There are many other nuggets of gold in the book. However, the flaws are difficult to overcome, and the following comment are not exhaustive. I had to read McGrath’s statement that New Testament writers do not identify God with Jesus Christ a few times before really believing it was written. A Google search of “Is Jesus God in the Bible?” does the trick. He sees heaven as a restoration of the paradise of Eden. Creation is restored to what was intended. However, he quotes with approval C. S Lewis, that we are called to “come to share in the life of Christ ... (and) be sons of God”, surely not on offer to Adam and Eve.
 
Incongruous
 
In the preface he says: “I try to explore a basic consensual Christianity without engaging with contentious questions of denominational identity”. You would need to bracket Catholicism out of that equation. Positive comments about Luther and Calvin are fine but give a clue to what unravels later in the book.
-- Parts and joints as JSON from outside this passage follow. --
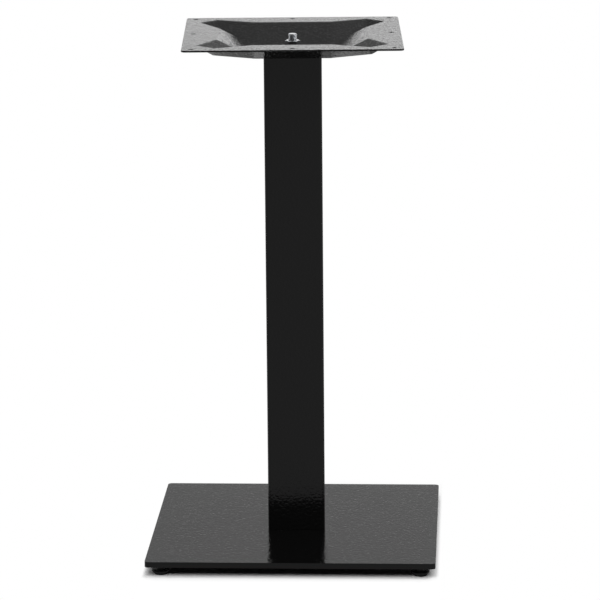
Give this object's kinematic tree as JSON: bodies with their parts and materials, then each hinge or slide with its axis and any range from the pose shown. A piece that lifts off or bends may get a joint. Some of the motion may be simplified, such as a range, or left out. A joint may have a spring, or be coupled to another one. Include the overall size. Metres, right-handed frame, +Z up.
{
  "type": "table base",
  "caption": "Square pedestal table base: flat foot plate, square column and dished top plate on one tie rod, with screw-in levelling feet.",
  "frame": {"origin": "on the floor under the middle of the column, with the four feet screwed right in until their bolts meet the ends of their holes", "axes": "+Z up along the column, X and Y along the sides of the column and the top plate; the front faces -Y"},
  "size_m": [0.4192, 0.4192, 0.725],
  "materials": {
    "black_powder_coat": "satin",
    "bright_zinc_plating": "polished",
    "black_nylon": "matte"
  },
  "bodies": {
    "frame": {"base_plate": "black_powder_coat", "column_tube": "black_powder_coat", "column_foot_plate": "black_powder_coat", "column_head_plate": "black_powder_coat", "top_plate": "black_powder_coat", "tie_rod": "bright_zinc_plating", "top_washer": "bright_zinc_plating", "top_spring_washer": "bright_zinc_plating", "top_nut": "bright_zinc_plating", "bottom_washer": "bright_zinc_plating", "bottom_nut": "bright_zinc_plating"},
    "foot_front_left": {"foot_pad_front_left": "black_nylon", "foot_bolt_front_left": "bright_zinc_plating"},
    "foot_front_right": {"foot_pad_front_right": "black_nylon", "foot_bolt_front_right": "bright_zinc_plating"},
    "foot_back_left": {"foot_pad_back_left": "black_nylon", "foot_bolt_back_left": "bright_zinc_plating"},
    "foot_back_right": {"foot_pad_back_right": "black_nylon", "foot_bolt_back_right": "bright_zinc_plating"}
  },
  "joints": [
    {"name": "foot_front_left_height", "type": "slide", "parent": "frame", "child": "foot_front_left", "axis": [0, 0, -1], "range_m": [0, 0.004]},
    {"name": "foot_front_right_height", "type": "slide", "parent": "frame", "child": "foot_front_right", "axis": [0, 0, -1], "range_m": [0, 0.004]},
    {"name": "foot_back_left_height", "type": "slide", "parent": "frame", "child": "foot_back_left", "axis": [0, 0, -1], "range_m": [0, 0.004]},
    {"name": "foot_back_right_height", "type": "slide", "parent": "frame", "child": "foot_back_right", "axis": [0, 0, -1], "range_m": [0, 0.004]}
  ]
}
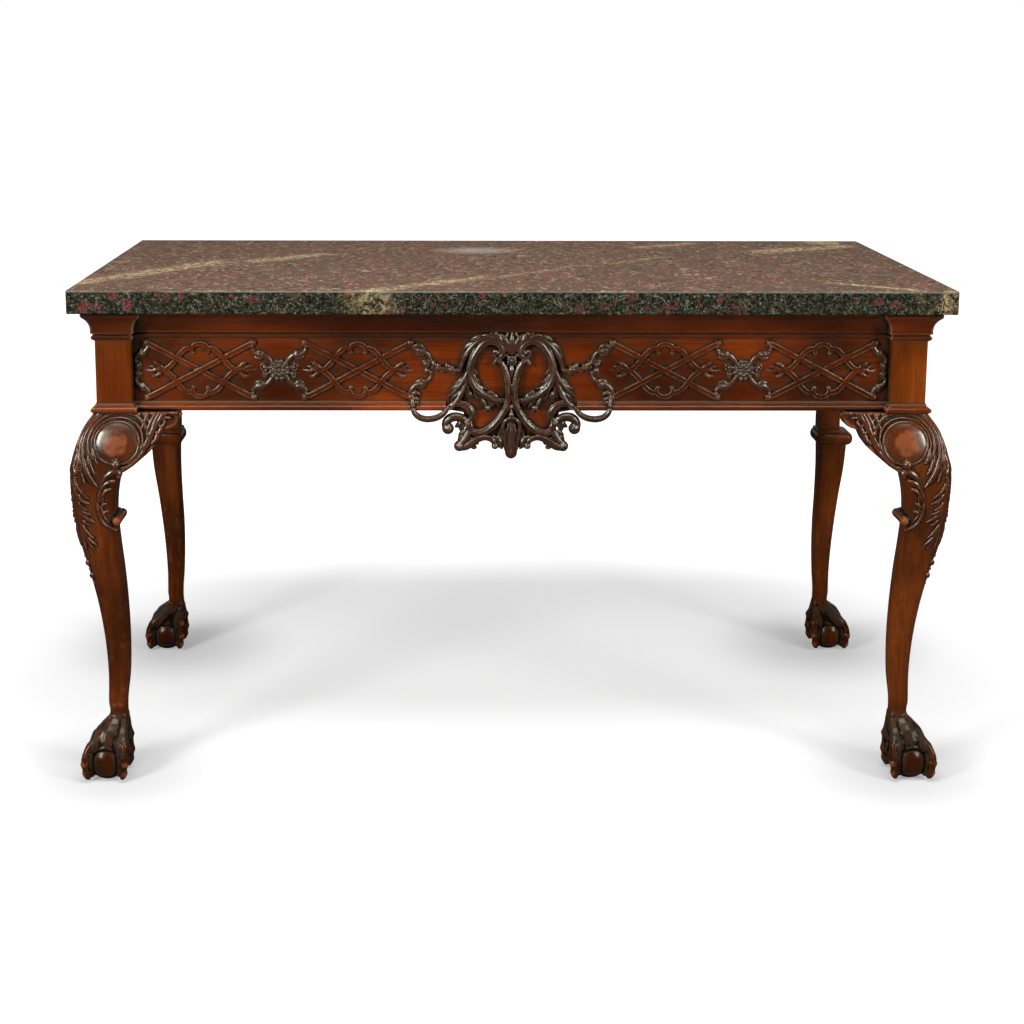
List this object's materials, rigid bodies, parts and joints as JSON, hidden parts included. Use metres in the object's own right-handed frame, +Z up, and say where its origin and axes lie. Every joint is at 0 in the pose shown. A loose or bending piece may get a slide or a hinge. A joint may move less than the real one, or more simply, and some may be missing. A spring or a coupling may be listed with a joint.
{
  "type": "pier table",
  "caption": "Marble-topped mahogany pier table: fretted frieze, carved pendant cartouche and cabriole legs on claw-and-ball feet.",
  "frame": {"origin": "on the floor, at the middle of the table's footprint", "axes": "+X along the table to the right as seen from its front, +Y to the wall behind it, +Z up; the front faces -Y"},
  "size_m": [1.497, 0.7332, 0.864],
  "materials": {
    "mahogany": "waxed and polished red-brown mahogany, darker in the carving",
    "marble": "polished dark variegated marble with red, purple and cream flecks",
    "secondary_wood": "planed tulip poplar and pine, unfinished"
  },
  "bodies": {
    "root": {"apron_pendant": "mahogany", "apron_swag_left": "mahogany", "apron_swag_right": "mahogany", "base_moulding_block_left": "mahogany", "base_moulding_block_right": "mahogany", "base_moulding_front_left": "mahogany", "base_moulding_front_right": "mahogany", "base_moulding_return_left": "mahogany", "base_moulding_return_right": "mahogany", "base_moulding_side_left": "mahogany", "base_moulding_side_right": "mahogany", "cartouche_crown": "mahogany", "cartouche_scrolls": "mahogany", "cornice_block_left": "mahogany", "cornice_block_right": "mahogany", "cornice_front": "mahogany", "cornice_return_left": "mahogany", "cornice_return_right": "mahogany", "cornice_side_left": "mahogany", "cornice_side_right": "mahogany", "cross_bearer_left": "secondary_wood", "cross_bearer_middle": "secondary_wood", "cross_bearer_right": "secondary_wood", "end_scroll_left": "mahogany", "end_scroll_right": "mahogany", "fret_panel_inner_left": "mahogany", "fret_panel_inner_right": "mahogany", "fret_panel_outer_left": "mahogany", "fret_panel_outer_right": "mahogany", "front_leg_left": "mahogany", "front_leg_right": "mahogany", "front_rail": "mahogany", "glue_blocks": "secondary_wood", "inner_scroll_left": "mahogany", "inner_scroll_right": "mahogany", "knee_bracket_front_left": "mahogany", "knee_bracket_front_right": "mahogany", "knee_bracket_side_left": "mahogany", "knee_bracket_side_right": "mahogany", "marble_top": "marble", "rear_leg_left": "mahogany", "rear_leg_right": "mahogany", "rear_rail": "secondary_wood", "rosette_left": "mahogany", "rosette_right": "mahogany", "side_fret_front_left": "mahogany", "side_fret_front_right": "mahogany", "side_fret_rear_left": "mahogany", "side_fret_rear_right": "mahogany", "side_rail_left": "mahogany", "side_rail_right": "mahogany", "side_rosette_left": "mahogany", "side_rosette_right": "mahogany"}
  },
  "joints": []
}
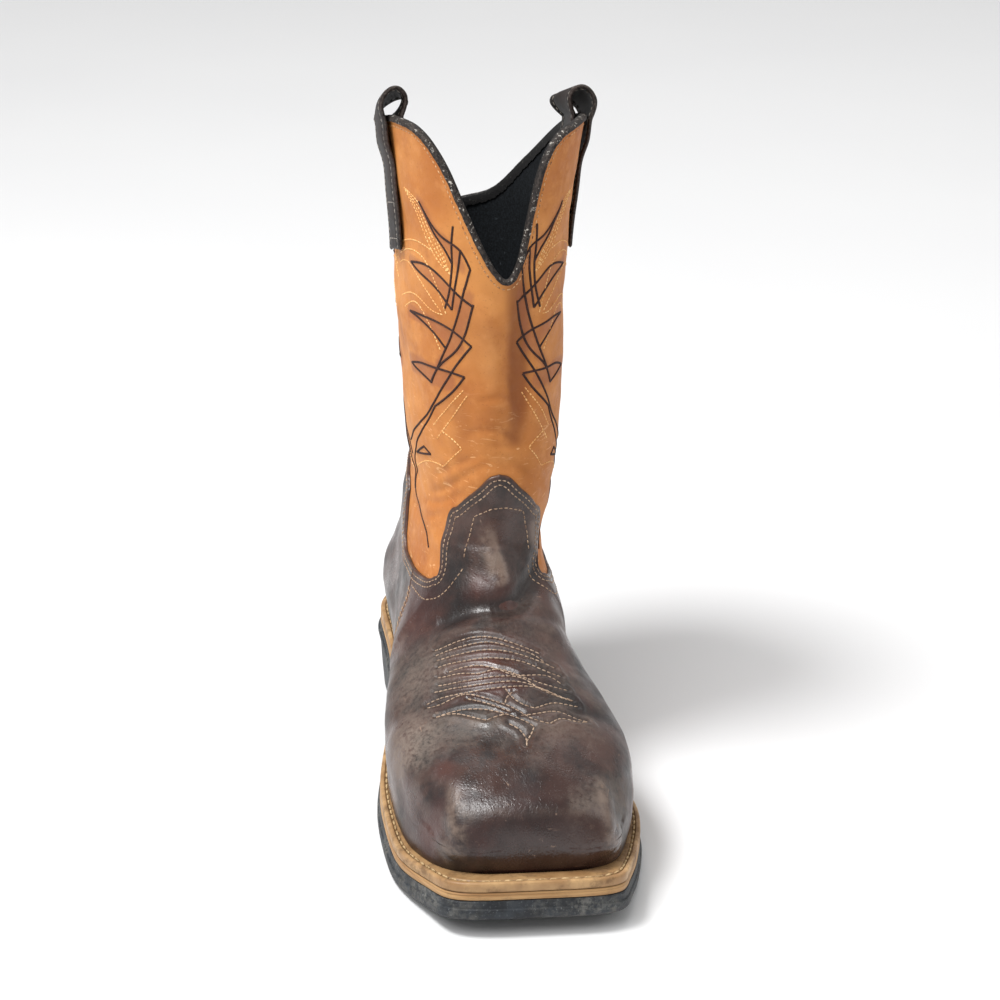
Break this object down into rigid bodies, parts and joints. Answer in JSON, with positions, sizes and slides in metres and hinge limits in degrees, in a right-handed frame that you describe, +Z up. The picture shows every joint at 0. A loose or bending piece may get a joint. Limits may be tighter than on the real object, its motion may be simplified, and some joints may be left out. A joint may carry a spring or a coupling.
{
  "type": "western work boot",
  "caption": "Pull-on western work boot for the right foot, with a square toe, scalloped collar, pull straps, welted sole and block heel.",
  "frame": {"origin": "on the ground under the middle of the boot's box", "axes": "+Z up along the shaft, the toe points to -Y, the medial side of the foot is +X"},
  "size_m": [0.1241, 0.312, 0.3439],
  "materials": {
    "shaft_leather": "waxy tan leather, creased above the vamp, with stitched ornament",
    "vamp_leather": "worn dark brown oiled leather with scuffs and dust",
    "strap_leather": "dark brown leather, edge stitched",
    "binding_leather": "worn black folded leather strip",
    "lining_cloth": "black matt lining",
    "insole_cloth": "dark matt footbed",
    "welt_rubber": "tan welt, dusty, stitched along its ledge",
    "midsole_rubber": "light tan, matt",
    "outsole_rubber": "blue-black speckled rubber, dusty",
    "stitch_thread": "waxed tan thread"
  },
  "bodies": {
    "root": {"outsole": "outsole_rubber", "heel": "outsole_rubber", "midsole": "midsole_rubber", "welt": "welt_rubber", "insole": "insole_cloth", "upper": "shaft_leather", "vamp": "vamp_leather", "heel_counter": "vamp_leather", "collar_binding": "binding_leather", "pull_strap_lateral": "strap_leather", "pull_strap_medial": "strap_leather"}
  },
  "joints": []
}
Using the quote “once for all” from the Letter to Hebrews we are informed that there is “no longer any need for priests, sacrifices or temples in the Christian vision of life”. The sacraments are explained in a Protestant way, and when we read “Christians disagree about whether baptism causes forgiveness or is a public declaration that forgiveness has been received and accepted” he reveals his liberal position on this debate.
 
What is so incongruous about this is that in his acknowledgement the first four names are Anselm of Canterbury, Thomas Aquinas, Athanasius of Alexandria and Augustine of Hippo. He also quotes positively from St. Augustine, G.K. Chesterton and Joseph Ratzinger among others.
 
A cosy view of the Creed
 
One would have thought that, seeing as the creeds are formed at Church councils, the Church might have come up as a topic. This is so, late in the book. Instead near the beginning we have the following: “the creeds are primarily communal Christian confessions of faith”. Having just read Newman’s The Arians of the Fourth Century, I found this rather cosy view of the formation of the Nicene Creed, yes, laughable. While the Council decided against the Arians overwhelmingly (of the estimated 250–318 attendees, all but two agreed to sign the Creed), subsequently we find St. Athanasius exiled from the church five times by four Roman emperors, spending almost half of his 45 years as bishop of Alexandria in exile for his defence of the Creed; and in that period (359) we have the celebrated phrase of St. Jerome, that the whole world woke up one morning, lamenting and marvelling to find itself Arian. I really do suggest he read Newman’s Arians.
 
Newman and certainty
 
I also suggest that he read Newman’s Grammar of Assent. He quotes C. S Lewis thus: “I believe in Christianity as I believe that the sun has risen, not only because I see it, but because through it I can see everything.” Such clarity with regard to holding the truths of the faith is not continued, however, by McGrath: “But we now know that no conviction that is worth holding can be proved, and we have become willing to grasp the nettle of living with uncertainty.” He compares the act of faith to a trapeze artist in midflight between two bars. This state could be conceived as the Preambula Fidei, the steps before faith, but it cannot be the confirmed faith of a Christian. The martyrs for both the Protestant and Catholic faith would not understand such a view, and indeed uncertainty in faith indicates a crisis in one’s faith. Jesus did not see uncertainty in a positive light: he said to Peter “Why did you doubt?” when Peter lost his nerve walking on the water. For Newman certainty or proof is not to be found by the logic of words but in a virtue which he calls the Illative Sense. He shows that far from being uncertain, one can prove Christianity divine to one’s own satisfaction and to others who start from the same principles.
 
It is the lack of coherency that flaws this book. If it were to be a Protestant exposé of faith that would be fine, but the trying to be inclusive, and the lack of scholarship indicated, means that the good scholarship and the book’s many insights are clouded.

 

Notes:

Fr. Stephen Boyle, MSc, STL, is the parish priest of St. Anselm’s, Dartford, in the Archdiocese of Southwark.